═══ RECORDED INFORMATION ═══

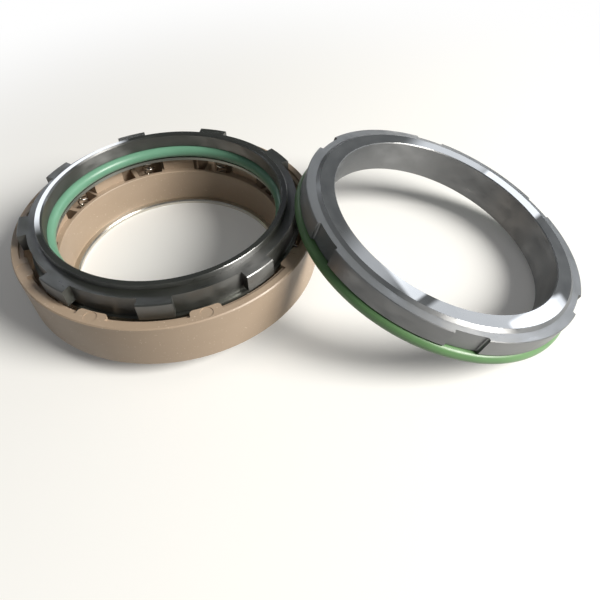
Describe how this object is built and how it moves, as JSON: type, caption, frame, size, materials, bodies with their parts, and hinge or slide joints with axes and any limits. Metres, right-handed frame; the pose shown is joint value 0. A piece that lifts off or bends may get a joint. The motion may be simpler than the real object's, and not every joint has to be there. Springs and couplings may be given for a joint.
{
  "type": "mechanical seal",
  "caption": "Multi-spring mechanical seal: a sprung rotating head with a silicon carbide seal ring, and its notched stationary seat with O-ring leaning against the head.",
  "frame": {"origin": "shaft axis of the rotating head, in the plane that the head stands on", "axes": "+Z along the head's shaft axis, from its foot to its running face; +X across the head towards the side on which the stationary seat lies"},
  "size_m": [0.2617, 0.1478, 0.055],
  "materials": {
    "brown_plastic": "matt moulded glass-filled plastic",
    "dark_silicon_carbide": "ground satin",
    "lapped_silicon_carbide": "ground satin with a mirror-lapped face",
    "green_rubber": "satin fluoroelastomer",
    "stainless_steel": "turned and polished",
    "spring_steel": "bright drawn wire"
  },
  "bodies": {
    "retainer": {"retainer": "brown_plastic", "base_ring": "stainless_steel", "seat_ring": "lapped_silicon_carbide", "seat_o_ring": "green_rubber", "spring_01": "spring_steel", "spring_02": "spring_steel", "spring_03": "spring_steel", "spring_04": "spring_steel", "spring_05": "spring_steel", "spring_06": "spring_steel", "spring_07": "spring_steel", "spring_08": "spring_steel", "spring_09": "spring_steel"},
    "seal_ring": {"seal_ring": "dark_silicon_carbide", "head_o_ring": "green_rubber", "thrust_ring": "stainless_steel"}
  },
  "joints": [
    {"name": "seal_ring_slide", "type": "slide", "parent": "retainer", "child": "seal_ring", "axis": [0, 0, 1], "range_m": [-0.002, 0], "stiffness_N_per_m": 60000, "deforming": ["spring_01", "spring_02", "spring_03", "spring_04", "spring_05", "spring_06", "spring_07", "spring_08", "spring_09"]}
  ]
}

═══

_WORK INSTRUCTIONS_. Give back the whole listing, word for word.

_WRITTEN SOLUTION_.
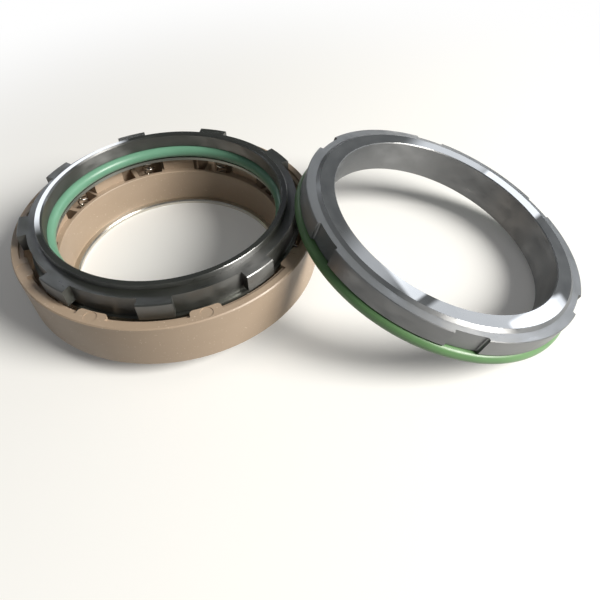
Describe how this object is built and how it moves, as JSON: type, caption, frame, size, materials, bodies with their parts, and hinge or slide joints with axes and any limits. Metres, right-handed frame; the pose shown is joint value 0. A piece that lifts off or bends may get a joint. The motion may be simpler than the real object's, and not every joint has to be there. Springs and couplings may be given for a joint.
{
  "type": "mechanical seal",
  "caption": "Multi-spring mechanical seal: a sprung rotating head with a silicon carbide seal ring, and its notched stationary seat with O-ring leaning against the head.",
  "frame": {"origin": "shaft axis of the rotating head, in the plane that the head stands on", "axes": "+Z along the head's shaft axis, from its foot to its running face; +X across the head towards the side on which the stationary seat lies"},
  "size_m": [0.2617, 0.1478, 0.055],
  "materials": {
    "brown_plastic": "matt moulded glass-filled plastic",
    "dark_silicon_carbide": "ground satin",
    "lapped_silicon_carbide": "ground satin with a mirror-lapped face",
    "green_rubber": "satin fluoroelastomer",
    "stainless_steel": "turned and polished",
    "spring_steel": "bright drawn wire"
  },
  "bodies": {
    "retainer": {"retainer": "brown_plastic", "base_ring": "stainless_steel", "seat_ring": "lapped_silicon_carbide", "seat_o_ring": "green_rubber", "spring_01": "spring_steel", "spring_02": "spring_steel", "spring_03": "spring_steel", "spring_04": "spring_steel", "spring_05": "spring_steel", "spring_06": "spring_steel", "spring_07": "spring_steel", "spring_08": "spring_steel", "spring_09": "spring_steel"},
    "seal_ring": {"seal_ring": "dark_silicon_carbide", "head_o_ring": "green_rubber", "thrust_ring": "stainless_steel"}
  },
  "joints": [
    {"name": "seal_ring_slide", "type": "slide", "parent": "retainer", "child": "seal_ring", "axis": [0, 0, 1], "range_m": [-0.002, 0], "stiffness_N_per_m": 60000, "deforming": ["spring_01", "spring_02", "spring_03", "spring_04", "spring_05", "spring_06", "spring_07", "spring_08", "spring_09"]}
  ]
}